VIII. SALVATION BY GRACE.
"By grace are ye saved."—Ephes. ii. 8.
AWFUL Would have been the condition of fallen man, had he been left to work out his deliverance by the Covenant of works. The command,-Do this, and
live, as well as the threatening,-Transgress and die, -would have fast barred the door of hope against him. If his conformity to the divine law had been the only way of escape, despair would have made him its prey, and his doleful cry would have been: Farewell glory and happiness; farewell heaven for ever!

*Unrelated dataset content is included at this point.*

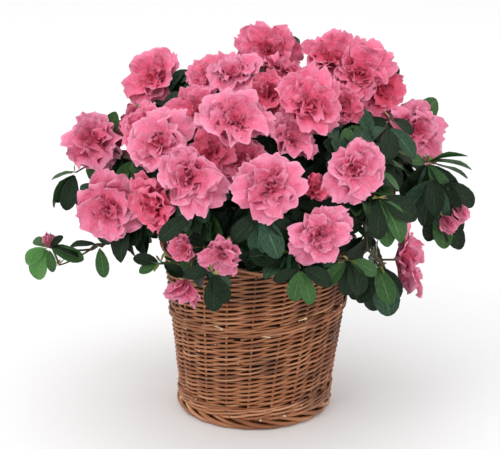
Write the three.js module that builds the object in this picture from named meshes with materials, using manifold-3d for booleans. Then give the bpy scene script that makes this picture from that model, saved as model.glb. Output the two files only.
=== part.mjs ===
// Azalea shrub in a wicker basket. Millimetres, +Z up, +X the plant's right seen from its front (-Y).
// The origin is the centre of the basket's flat underside, from which the woven wall leans a little.
// The shrub has a short flared stem on the potting soil, boughs that fan out from it, and a shell of
// foliage masses round an open heart.

import * as THREE from 'three';
import { mergeVertices } from 'three/addons/utils/BufferGeometryUtils.js';
import Module from 'manifold-3d';

// Basket
const BASKET_HEIGHT = 178;
const FOOT_RADIUS = 76;
const MOUTH_RADIUS = 98;
const WALL_THICKNESS = 7;
const FOOT_BORDER_HEIGHT = 10;
const RIM_BORDER_HEIGHT = 12;
const BORDER_PROUD = 2;
const BASE_THICKNESS = 8;
const BASKET_LEAN = 0.028; // towards +X, for each unit of height
const BASKET_SIDES = 32;

// Soil and stem
const SOIL_BELOW_RIM = 24;
const STEM_HEIGHT = 46;
const STEM_RADIUS = 9;
const STEM_TAPER = 0.3;
const STEM_LEAN = 8;
const ROOT_FLARE = 9;
const ROOT_LOBES = 3;
const LOBE_DEPTH = 0.25;
const STEM_FACETS = { sides: 12, steps: 5 };

// Crown: an ellipsoid about the heart, which the tips of the masses reach
const HEART = new THREE.Vector3(5, 0, 215);
const CROWN_HALF_WIDTH = 198;
const CROWN_HALF_DEPTH = 186;
const CROWN_RISE = 178;

// Masses: blobs with two swellings each, given by how often they rise across, up and outwards
const UNEVENNESS = 0.09;
const WIDE_SWELLING = { across: 3.1, up: 2.7, weight: 1 };
const CLOSE_SWELLING = { outwards: 4.3, up: 3.7, weight: 0.6 };
const SWELLING_SHIFT = 1.7;
const BLOB_DETAIL = 3;

// Limbs. A main bough leaves the stem at one of two shares of its height, runs out and up to its
// bend, and forks at a share of its length, each further fork a step later.
const MAIN_BOUGH_RADIUS = 5.5;
const SIDE_BOUGH_RADIUS = 3.8;
const BOUGH_TAPER = 0.5;
const BOUGH_ENTRY = 9;
const BOUGH_STARTS = [0.62, 0.92];
const BEND_OUT = 40;
const BEND_UP = 42;
const FORK_AT = 0.42;
const FORK_STEP = 0.14;
const FORK_BEND_AT = 0.45;
const FORK_BEND_OUT = 16;
const BOUGH_FACETS = { sides: 6, steps: 4 };

// Clearance between neighbouring pieces
const GAP = 0.3;

// Each mass: the direction of its middle from the heart in degrees, azimuth from the front towards +X
// and lift from the horizontal; how far its tip stands out, 1 being the ellipsoid; and its half sizes,
// across, tall and deep.
const MASSES = {
  crown_top_back: { azimuth: 176, lift: 74, reach: 1.01, half: [50, 52, 32] },
  crown_top_front: { azimuth: -26, lift: 67, reach: 0.95, half: [54, 48, 34] },
  upper_left: { azimuth: -102, lift: 46, reach: 1.01, half: [44, 42, 36] },
  upper_front: { azimuth: -10, lift: 44, reach: 0.98, half: [52, 42, 34] },
  upper_front_right: { azimuth: 38, lift: 53, reach: 0.97, half: [50, 44, 34] },
  upper_right: { azimuth: 118, lift: 48, reach: 1.06, half: [60, 58, 36] },
  upper_back_left: { azimuth: -156, lift: 38, reach: 0.96, half: [60, 50, 36] },
  upper_back_right: { azimuth: 162, lift: 38, reach: 0.98, half: [58, 50, 36] },
  left_side: { azimuth: -94, lift: 18, reach: 1.05, half: [58, 36, 36] },
  shoulder_left: { azimuth: -50, lift: 38, reach: 1.0, half: [46, 40, 34] },
  front_left: { azimuth: -28, lift: 18, reach: 1.01, half: [46, 42, 36] },
  front_centre: { azimuth: 6, lift: 21, reach: 1.0, half: [48, 42, 34] },
  front_right: { azimuth: 40, lift: 22, reach: 1.01, half: [46, 42, 36] },
  shoulder_right: { azimuth: 70, lift: 32, reach: 0.97, half: [46, 42, 34] },
  right_side: { azimuth: 100, lift: 21, reach: 1.03, half: [46, 40, 36] },
  back_right: { azimuth: 134, lift: 14, reach: 0.99, half: [58, 48, 36] },
  back_centre: { azimuth: 177, lift: 10, reach: 0.99, half: [60, 48, 36] },
  back_left: { azimuth: -134, lift: 14, reach: 1.0, half: [64, 48, 36] },
  lower_left: { azimuth: -62, lift: 5, reach: 1.0, half: [48, 44, 34] },
  lower_front_left: { azimuth: -22, lift: -8, reach: 0.98, half: [46, 36, 32] },
  lower_front: { azimuth: 13, lift: -2, reach: 0.97, half: [50, 40, 32] },
  lower_front_right: { azimuth: 48, lift: -9, reach: 0.97, half: [46, 40, 32] },
  right_tuft: { azimuth: 86, lift: 0, reach: 1.1, half: [40, 40, 34] },
  lower_right_spray: { azimuth: 61, lift: -21, reach: 0.98, half: [32, 40, 24] },
  lower_back_right: { azimuth: 126, lift: -10, reach: 0.97, half: [54, 36, 32] },
  lower_back: { azimuth: 166, lift: -12, reach: 0.95, half: [54, 34, 32] },
  lower_back_left: { azimuth: -156, lift: -11, reach: 0.96, half: [54, 34, 32] },
  lower_left_back: { azimuth: -112, lift: -6, reach: 0.94, half: [54, 40, 34] },
  left_arm_spray: { azimuth: -84, lift: -15, reach: 1.25, half: [26, 20, 46] },
};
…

But, blessed be God, adored be his grace, he has not left us in this hopeless, helpless, and undone condition. By his Gospel he has revealed Himself to us as a just God and a Saviour; just, and yet the justifier of all who believe in Jesus. A way of escape is now opened to us through the Cross of Christ. A city of refuge is prepared to receive every trembling sinner who is pursued by the avenger of blood. Lord! I feel more and more that I am a sinner; yea, the chief of sinners. Every day brings fresh proof of my corruption, and lays me in the dust before thee. My just desert is everlasting burning; nothing less than this do I deserve; nothing more than this can I ever merit. Lord, my name is sinner; my nature is depravity; my heart is sin itself. What, then, can I hope for, when I thus contemplate myself, but repulsion from thy presence, when I appear before Thee seated on thy throne of Justice, surrounded by ten thousand times ten thousand pure and happy spirits. These angelic beings will acknowledge the justice of that sentence which frowns me into hell. O! my God, and is this indeed my dreadful state by nature? Alas! it is. But on this darkened cloud, whose bosom is filled with elements of destruction, shines the bow of mercy. In the midst of the earthquake, the whirlwind, and the fire, I hear a still small voice, speaking accents of grace, and, bidding me not to fear, only to believe. O! my soul, can this be true? Does mercy rejoice against judgment. Can God be gracious to the vilest of the vile, and yet remain unsullied in his holiness, uninjured in his justice? Can he receive sinners, and yet manifest his hatred against sin? Well may angels desire to look into these things.